▸ Problem statement
Transcribe the stretch of entries below from the line with "rear_cover()" through the line with "before = set(bpy.data.objects)", exactly and with both ends included; leave out all other lines.

▸ Excerpted data
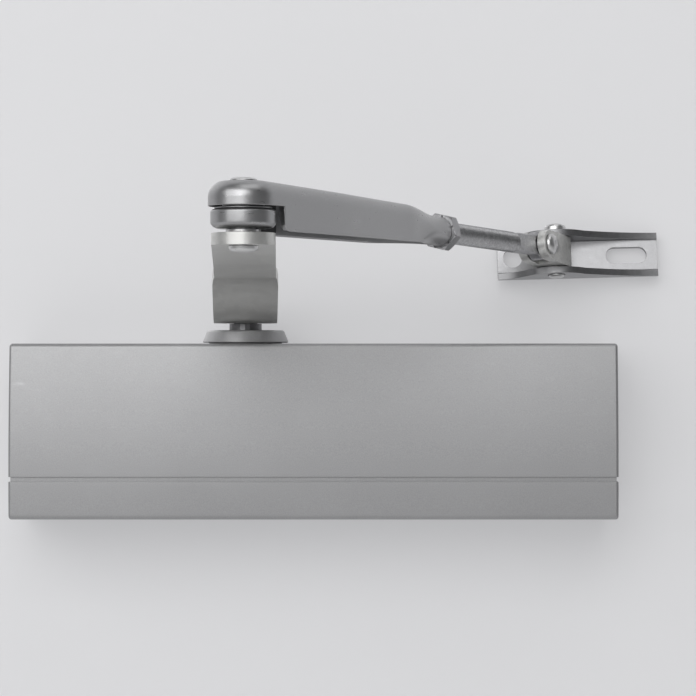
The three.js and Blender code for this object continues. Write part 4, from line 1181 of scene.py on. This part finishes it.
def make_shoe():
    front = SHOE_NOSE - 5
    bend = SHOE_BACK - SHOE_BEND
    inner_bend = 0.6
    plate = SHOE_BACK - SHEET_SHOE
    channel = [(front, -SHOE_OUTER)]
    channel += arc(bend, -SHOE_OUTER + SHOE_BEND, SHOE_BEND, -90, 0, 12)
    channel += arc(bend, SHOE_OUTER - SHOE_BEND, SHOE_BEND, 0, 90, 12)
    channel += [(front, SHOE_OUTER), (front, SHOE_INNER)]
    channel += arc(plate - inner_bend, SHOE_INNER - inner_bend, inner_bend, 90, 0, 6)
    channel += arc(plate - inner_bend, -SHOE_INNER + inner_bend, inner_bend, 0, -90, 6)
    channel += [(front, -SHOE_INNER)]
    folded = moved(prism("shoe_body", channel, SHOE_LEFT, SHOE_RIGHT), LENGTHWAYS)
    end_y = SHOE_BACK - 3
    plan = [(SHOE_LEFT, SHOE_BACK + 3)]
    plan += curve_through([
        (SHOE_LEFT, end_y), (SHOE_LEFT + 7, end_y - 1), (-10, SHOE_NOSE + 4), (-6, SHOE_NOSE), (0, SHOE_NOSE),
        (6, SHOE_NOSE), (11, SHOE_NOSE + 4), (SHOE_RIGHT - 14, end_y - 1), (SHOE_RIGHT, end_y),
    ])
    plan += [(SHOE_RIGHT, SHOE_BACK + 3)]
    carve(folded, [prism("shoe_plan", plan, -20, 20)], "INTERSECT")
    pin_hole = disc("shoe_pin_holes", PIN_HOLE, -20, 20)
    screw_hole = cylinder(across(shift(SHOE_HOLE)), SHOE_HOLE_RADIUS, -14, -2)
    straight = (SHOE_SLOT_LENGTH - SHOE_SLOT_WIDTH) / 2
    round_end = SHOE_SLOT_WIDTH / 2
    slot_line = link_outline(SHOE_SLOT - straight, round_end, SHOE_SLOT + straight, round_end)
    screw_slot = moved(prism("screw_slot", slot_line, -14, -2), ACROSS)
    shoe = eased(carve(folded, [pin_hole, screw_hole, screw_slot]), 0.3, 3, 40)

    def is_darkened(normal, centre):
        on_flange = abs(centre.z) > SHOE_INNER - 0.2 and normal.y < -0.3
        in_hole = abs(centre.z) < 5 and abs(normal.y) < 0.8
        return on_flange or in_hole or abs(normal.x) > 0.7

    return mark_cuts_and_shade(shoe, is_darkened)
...
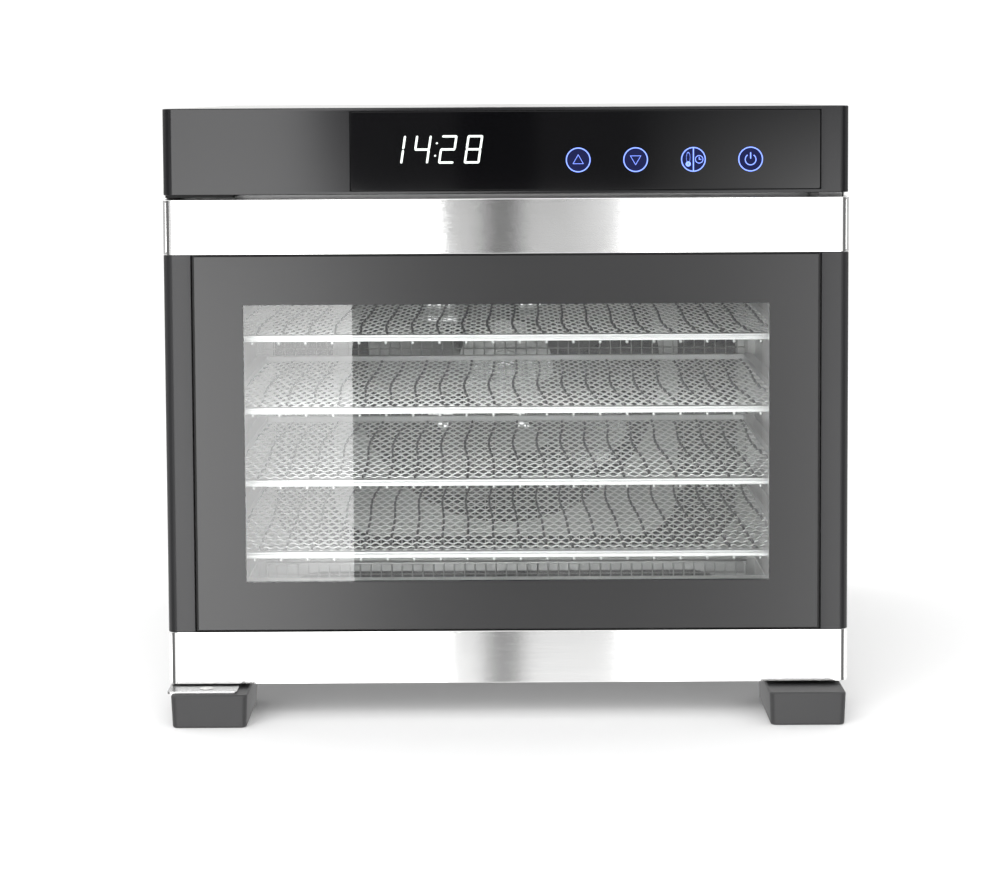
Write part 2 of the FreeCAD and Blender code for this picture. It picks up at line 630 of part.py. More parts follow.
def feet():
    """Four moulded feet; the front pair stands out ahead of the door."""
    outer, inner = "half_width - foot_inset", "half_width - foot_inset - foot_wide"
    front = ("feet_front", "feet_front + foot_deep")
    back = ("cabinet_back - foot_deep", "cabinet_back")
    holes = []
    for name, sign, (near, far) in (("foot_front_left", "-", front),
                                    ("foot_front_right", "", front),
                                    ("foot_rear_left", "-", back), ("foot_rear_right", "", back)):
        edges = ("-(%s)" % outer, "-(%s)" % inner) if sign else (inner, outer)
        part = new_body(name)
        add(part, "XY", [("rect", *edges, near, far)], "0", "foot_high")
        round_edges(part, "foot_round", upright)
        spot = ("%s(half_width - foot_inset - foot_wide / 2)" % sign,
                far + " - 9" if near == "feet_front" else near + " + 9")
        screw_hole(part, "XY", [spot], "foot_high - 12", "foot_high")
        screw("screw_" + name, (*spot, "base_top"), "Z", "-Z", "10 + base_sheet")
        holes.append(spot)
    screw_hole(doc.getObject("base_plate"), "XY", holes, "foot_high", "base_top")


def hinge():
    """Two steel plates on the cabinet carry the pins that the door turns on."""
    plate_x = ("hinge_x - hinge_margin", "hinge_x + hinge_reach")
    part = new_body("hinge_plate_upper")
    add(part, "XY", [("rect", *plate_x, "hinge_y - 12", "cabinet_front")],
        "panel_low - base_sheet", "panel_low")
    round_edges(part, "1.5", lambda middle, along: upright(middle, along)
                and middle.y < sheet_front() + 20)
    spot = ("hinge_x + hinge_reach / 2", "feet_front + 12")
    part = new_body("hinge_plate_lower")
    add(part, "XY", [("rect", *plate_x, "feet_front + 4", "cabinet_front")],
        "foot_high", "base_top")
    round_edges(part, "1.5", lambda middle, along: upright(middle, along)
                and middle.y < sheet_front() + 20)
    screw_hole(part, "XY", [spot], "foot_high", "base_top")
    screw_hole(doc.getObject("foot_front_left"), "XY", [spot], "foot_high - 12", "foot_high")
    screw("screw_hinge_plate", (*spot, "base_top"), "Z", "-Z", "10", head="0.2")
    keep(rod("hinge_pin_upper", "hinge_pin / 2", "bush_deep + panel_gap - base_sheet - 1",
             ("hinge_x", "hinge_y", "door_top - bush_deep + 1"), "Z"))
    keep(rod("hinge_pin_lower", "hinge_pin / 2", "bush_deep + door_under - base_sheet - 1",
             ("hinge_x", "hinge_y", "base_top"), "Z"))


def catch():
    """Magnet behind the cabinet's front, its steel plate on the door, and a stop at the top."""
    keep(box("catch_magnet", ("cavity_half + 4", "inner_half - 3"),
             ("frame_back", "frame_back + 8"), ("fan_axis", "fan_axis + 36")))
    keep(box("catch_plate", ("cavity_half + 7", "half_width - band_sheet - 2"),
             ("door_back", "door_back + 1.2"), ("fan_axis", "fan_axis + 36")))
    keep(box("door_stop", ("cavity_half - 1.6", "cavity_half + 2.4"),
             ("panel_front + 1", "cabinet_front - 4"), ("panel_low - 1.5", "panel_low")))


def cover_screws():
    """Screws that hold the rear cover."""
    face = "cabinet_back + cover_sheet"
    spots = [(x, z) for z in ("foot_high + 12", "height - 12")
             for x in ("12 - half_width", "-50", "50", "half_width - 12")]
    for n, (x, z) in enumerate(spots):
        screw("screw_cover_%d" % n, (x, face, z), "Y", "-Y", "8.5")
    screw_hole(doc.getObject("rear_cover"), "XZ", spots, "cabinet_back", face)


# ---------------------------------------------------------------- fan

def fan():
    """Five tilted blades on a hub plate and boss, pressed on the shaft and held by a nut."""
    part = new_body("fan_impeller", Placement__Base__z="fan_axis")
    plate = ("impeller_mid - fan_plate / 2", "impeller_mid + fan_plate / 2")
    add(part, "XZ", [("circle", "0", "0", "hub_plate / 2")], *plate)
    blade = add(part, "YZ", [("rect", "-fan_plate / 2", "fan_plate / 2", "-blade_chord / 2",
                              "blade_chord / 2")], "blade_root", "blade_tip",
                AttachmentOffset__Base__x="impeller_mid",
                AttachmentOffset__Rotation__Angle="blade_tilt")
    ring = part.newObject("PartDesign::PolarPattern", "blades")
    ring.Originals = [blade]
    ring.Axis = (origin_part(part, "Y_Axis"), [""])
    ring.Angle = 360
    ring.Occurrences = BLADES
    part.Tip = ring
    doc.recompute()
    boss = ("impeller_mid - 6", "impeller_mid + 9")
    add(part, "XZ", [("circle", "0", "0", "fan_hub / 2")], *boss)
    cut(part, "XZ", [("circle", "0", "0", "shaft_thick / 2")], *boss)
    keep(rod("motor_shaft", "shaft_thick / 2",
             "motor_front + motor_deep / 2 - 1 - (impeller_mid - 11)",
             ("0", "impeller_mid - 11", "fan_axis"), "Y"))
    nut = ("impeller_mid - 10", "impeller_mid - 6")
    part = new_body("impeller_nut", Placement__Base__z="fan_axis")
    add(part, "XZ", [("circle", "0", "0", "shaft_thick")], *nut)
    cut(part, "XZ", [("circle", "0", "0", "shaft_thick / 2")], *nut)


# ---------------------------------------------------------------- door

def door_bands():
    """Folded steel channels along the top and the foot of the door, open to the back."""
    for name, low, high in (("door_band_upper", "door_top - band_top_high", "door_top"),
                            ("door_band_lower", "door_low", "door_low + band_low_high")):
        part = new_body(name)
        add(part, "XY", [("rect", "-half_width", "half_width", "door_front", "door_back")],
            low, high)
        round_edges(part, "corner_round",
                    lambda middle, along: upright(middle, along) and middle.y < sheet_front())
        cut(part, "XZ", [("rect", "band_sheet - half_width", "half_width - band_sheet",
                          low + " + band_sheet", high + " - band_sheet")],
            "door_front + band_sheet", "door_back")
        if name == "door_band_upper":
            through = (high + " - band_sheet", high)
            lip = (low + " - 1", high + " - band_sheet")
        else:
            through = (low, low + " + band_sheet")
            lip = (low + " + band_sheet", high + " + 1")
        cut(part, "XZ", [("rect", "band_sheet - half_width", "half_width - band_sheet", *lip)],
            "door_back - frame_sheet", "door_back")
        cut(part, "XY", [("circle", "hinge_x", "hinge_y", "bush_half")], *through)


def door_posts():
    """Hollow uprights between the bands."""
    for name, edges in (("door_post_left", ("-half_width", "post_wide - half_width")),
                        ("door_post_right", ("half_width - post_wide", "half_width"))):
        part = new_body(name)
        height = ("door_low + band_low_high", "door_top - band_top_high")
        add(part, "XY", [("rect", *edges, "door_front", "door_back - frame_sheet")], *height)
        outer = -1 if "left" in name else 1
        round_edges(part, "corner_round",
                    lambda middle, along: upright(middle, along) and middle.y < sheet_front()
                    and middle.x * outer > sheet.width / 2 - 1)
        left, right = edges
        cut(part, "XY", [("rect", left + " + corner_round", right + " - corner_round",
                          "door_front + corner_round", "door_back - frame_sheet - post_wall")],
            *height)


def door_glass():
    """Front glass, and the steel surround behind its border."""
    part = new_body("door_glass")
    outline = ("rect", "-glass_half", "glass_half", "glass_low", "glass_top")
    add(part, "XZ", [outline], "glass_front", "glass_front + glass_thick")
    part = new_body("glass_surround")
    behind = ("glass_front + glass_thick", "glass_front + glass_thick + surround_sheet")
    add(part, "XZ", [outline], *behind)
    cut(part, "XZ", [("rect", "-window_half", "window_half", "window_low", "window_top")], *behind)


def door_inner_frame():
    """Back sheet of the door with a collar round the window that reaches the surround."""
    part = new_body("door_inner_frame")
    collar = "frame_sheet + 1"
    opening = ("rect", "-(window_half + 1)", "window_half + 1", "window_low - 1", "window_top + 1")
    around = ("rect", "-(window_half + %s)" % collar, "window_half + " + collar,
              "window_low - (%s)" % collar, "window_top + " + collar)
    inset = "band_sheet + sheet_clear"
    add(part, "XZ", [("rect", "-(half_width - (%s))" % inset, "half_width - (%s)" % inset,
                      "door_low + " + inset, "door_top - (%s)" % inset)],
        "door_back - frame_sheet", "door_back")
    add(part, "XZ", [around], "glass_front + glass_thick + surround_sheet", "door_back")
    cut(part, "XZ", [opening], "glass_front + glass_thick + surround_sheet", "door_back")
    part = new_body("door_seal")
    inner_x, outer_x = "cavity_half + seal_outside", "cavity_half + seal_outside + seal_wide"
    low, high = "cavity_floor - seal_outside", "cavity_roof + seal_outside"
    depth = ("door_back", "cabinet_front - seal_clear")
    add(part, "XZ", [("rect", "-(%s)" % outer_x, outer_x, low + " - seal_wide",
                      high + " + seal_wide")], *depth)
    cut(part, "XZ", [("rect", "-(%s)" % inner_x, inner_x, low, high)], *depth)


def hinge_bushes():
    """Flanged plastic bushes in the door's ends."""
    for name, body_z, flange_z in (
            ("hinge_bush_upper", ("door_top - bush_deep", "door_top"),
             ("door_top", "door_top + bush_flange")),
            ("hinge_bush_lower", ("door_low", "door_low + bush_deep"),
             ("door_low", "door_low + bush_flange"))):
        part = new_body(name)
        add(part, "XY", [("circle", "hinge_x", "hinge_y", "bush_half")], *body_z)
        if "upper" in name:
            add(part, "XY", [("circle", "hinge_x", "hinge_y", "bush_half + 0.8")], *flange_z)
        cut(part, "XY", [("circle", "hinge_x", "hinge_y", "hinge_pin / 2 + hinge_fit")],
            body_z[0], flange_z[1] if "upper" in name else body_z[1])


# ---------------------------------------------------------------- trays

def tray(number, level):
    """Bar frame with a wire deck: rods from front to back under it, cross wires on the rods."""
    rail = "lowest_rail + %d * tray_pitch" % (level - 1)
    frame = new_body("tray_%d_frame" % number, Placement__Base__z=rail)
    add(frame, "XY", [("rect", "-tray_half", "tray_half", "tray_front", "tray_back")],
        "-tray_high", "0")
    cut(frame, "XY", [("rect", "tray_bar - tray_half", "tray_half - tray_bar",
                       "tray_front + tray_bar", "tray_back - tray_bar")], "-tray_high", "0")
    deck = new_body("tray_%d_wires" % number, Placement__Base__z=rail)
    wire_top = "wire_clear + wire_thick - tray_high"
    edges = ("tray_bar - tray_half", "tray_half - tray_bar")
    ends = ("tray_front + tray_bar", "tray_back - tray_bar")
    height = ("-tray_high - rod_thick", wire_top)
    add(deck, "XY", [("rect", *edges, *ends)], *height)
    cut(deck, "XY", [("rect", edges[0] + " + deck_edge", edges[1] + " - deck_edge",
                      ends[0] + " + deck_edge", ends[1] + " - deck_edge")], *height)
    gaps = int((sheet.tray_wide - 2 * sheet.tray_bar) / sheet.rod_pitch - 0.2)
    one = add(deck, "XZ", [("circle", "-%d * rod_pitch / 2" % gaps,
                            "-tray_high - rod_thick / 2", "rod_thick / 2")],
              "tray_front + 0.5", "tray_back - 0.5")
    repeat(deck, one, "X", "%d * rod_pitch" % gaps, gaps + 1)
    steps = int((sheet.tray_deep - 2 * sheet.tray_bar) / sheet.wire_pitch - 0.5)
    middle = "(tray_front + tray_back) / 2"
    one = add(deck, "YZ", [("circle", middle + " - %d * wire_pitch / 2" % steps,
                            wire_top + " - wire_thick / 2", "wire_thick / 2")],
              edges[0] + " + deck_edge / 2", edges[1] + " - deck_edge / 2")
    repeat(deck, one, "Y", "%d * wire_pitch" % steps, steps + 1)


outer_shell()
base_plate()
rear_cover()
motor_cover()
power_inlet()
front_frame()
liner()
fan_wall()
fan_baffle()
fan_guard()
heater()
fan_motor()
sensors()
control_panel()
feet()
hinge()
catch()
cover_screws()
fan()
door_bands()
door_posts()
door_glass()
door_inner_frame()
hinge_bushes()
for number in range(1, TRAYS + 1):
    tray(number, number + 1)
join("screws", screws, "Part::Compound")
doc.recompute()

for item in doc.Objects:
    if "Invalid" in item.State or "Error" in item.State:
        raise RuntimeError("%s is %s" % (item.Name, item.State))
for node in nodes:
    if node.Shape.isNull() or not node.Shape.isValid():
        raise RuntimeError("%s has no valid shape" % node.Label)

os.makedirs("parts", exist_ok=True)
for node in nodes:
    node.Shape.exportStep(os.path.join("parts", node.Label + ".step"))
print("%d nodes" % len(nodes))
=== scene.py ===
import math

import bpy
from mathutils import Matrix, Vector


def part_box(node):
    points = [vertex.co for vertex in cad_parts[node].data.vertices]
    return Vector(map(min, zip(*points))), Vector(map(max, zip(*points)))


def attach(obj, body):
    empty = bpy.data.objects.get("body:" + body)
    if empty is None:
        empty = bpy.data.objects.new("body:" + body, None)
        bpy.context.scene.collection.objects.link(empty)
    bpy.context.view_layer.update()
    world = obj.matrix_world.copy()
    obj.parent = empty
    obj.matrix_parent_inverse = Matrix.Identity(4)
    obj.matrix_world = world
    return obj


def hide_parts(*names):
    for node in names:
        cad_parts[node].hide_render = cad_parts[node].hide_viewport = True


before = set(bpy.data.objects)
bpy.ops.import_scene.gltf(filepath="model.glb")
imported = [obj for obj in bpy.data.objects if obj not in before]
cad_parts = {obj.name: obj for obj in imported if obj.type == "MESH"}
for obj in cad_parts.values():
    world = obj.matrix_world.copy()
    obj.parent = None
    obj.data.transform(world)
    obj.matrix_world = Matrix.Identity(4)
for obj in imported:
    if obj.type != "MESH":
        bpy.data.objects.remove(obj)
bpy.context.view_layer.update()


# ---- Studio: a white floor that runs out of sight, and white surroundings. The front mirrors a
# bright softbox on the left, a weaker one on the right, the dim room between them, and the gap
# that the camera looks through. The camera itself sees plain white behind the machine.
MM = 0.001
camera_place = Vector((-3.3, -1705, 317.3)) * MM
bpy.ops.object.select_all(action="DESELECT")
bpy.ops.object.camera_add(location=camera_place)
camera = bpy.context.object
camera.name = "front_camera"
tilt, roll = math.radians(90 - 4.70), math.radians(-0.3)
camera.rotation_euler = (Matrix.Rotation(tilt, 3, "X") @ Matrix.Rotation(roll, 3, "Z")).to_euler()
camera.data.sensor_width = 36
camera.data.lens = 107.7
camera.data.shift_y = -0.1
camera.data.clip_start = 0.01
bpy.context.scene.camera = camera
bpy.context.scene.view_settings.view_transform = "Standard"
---
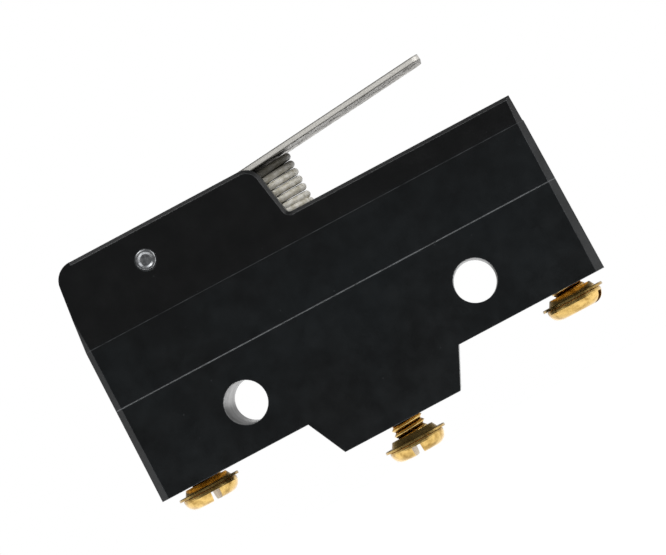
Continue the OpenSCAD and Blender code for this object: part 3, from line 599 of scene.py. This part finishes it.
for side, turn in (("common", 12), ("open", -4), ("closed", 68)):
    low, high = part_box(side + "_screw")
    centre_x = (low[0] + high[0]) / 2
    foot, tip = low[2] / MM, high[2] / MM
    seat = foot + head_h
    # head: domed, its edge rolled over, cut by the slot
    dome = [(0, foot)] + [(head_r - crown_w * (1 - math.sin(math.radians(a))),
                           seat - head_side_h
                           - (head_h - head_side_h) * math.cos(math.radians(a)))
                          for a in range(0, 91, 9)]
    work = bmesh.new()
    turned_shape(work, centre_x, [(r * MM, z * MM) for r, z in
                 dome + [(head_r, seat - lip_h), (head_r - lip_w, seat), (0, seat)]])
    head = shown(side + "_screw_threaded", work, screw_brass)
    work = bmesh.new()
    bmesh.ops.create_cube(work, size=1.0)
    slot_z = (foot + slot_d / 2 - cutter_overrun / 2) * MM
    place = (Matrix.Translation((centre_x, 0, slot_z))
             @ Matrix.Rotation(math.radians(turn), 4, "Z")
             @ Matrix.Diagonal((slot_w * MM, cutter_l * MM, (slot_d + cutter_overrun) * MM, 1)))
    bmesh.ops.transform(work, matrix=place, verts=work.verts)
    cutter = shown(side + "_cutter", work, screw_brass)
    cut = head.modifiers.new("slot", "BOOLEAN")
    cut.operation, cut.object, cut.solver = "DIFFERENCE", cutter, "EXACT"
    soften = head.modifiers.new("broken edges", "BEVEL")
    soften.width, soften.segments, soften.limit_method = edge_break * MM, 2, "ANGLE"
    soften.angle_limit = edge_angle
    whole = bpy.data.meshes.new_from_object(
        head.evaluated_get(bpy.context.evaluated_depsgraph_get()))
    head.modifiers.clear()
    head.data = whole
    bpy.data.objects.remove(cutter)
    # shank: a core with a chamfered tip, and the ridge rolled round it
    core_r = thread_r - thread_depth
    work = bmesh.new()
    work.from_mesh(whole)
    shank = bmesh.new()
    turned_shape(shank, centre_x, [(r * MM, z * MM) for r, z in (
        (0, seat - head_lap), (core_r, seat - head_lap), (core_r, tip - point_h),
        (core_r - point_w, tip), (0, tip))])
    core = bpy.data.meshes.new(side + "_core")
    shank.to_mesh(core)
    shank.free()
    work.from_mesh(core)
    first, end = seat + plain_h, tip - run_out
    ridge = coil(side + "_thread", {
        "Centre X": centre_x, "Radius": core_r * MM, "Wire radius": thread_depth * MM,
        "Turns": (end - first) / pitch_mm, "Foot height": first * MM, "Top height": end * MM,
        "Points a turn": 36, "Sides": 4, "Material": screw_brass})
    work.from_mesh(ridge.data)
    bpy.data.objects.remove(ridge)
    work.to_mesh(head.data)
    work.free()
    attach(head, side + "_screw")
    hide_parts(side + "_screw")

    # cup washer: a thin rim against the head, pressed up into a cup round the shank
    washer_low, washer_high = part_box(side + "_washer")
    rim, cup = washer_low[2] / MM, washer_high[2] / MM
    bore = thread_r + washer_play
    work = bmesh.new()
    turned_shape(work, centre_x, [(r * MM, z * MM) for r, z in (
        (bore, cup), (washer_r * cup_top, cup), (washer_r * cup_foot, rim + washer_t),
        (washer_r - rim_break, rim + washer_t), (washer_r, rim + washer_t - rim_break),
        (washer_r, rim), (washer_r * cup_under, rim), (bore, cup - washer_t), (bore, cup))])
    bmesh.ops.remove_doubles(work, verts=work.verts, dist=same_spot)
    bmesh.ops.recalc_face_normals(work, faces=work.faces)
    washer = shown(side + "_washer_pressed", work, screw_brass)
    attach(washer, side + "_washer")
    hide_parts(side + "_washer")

▸ Written answer
rear_cover()
motor_cover()
power_inlet()
front_frame()
liner()
fan_wall()
fan_baffle()
fan_guard()
heater()
fan_motor()
sensors()
control_panel()
feet()
hinge()
catch()
cover_screws()
fan()
door_bands()
door_posts()
door_glass()
door_inner_frame()
hinge_bushes()
for number in range(1, TRAYS + 1):
    tray(number, number + 1)
join("screws", screws, "Part::Compound")
doc.recompute()

for item in doc.Objects:
    if "Invalid" in item.State or "Error" in item.State:
        raise RuntimeError("%s is %s" % (item.Name, item.State))
for node in nodes:
    if node.Shape.isNull() or not node.Shape.isValid():
        raise RuntimeError("%s has no valid shape" % node.Label)

os.makedirs("parts", exist_ok=True)
for node in nodes:
    node.Shape.exportStep(os.path.join("parts", node.Label + ".step"))
print("%d nodes" % len(nodes))
=== scene.py ===
import math

import bpy
from mathutils import Matrix, Vector


def part_box(node):
    points = [vertex.co for vertex in cad_parts[node].data.vertices]
    return Vector(map(min, zip(*points))), Vector(map(max, zip(*points)))


def attach(obj, body):
    empty = bpy.data.objects.get("body:" + body)
    if empty is None:
        empty = bpy.data.objects.new("body:" + body, None)
        bpy.context.scene.collection.objects.link(empty)
    bpy.context.view_layer.update()
    world = obj.matrix_world.copy()
    obj.parent = empty
    obj.matrix_parent_inverse = Matrix.Identity(4)
    obj.matrix_world = world
    return obj


def hide_parts(*names):
    for node in names:
        cad_parts[node].hide_render = cad_parts[node].hide_viewport = True


before = set(bpy.data.objects)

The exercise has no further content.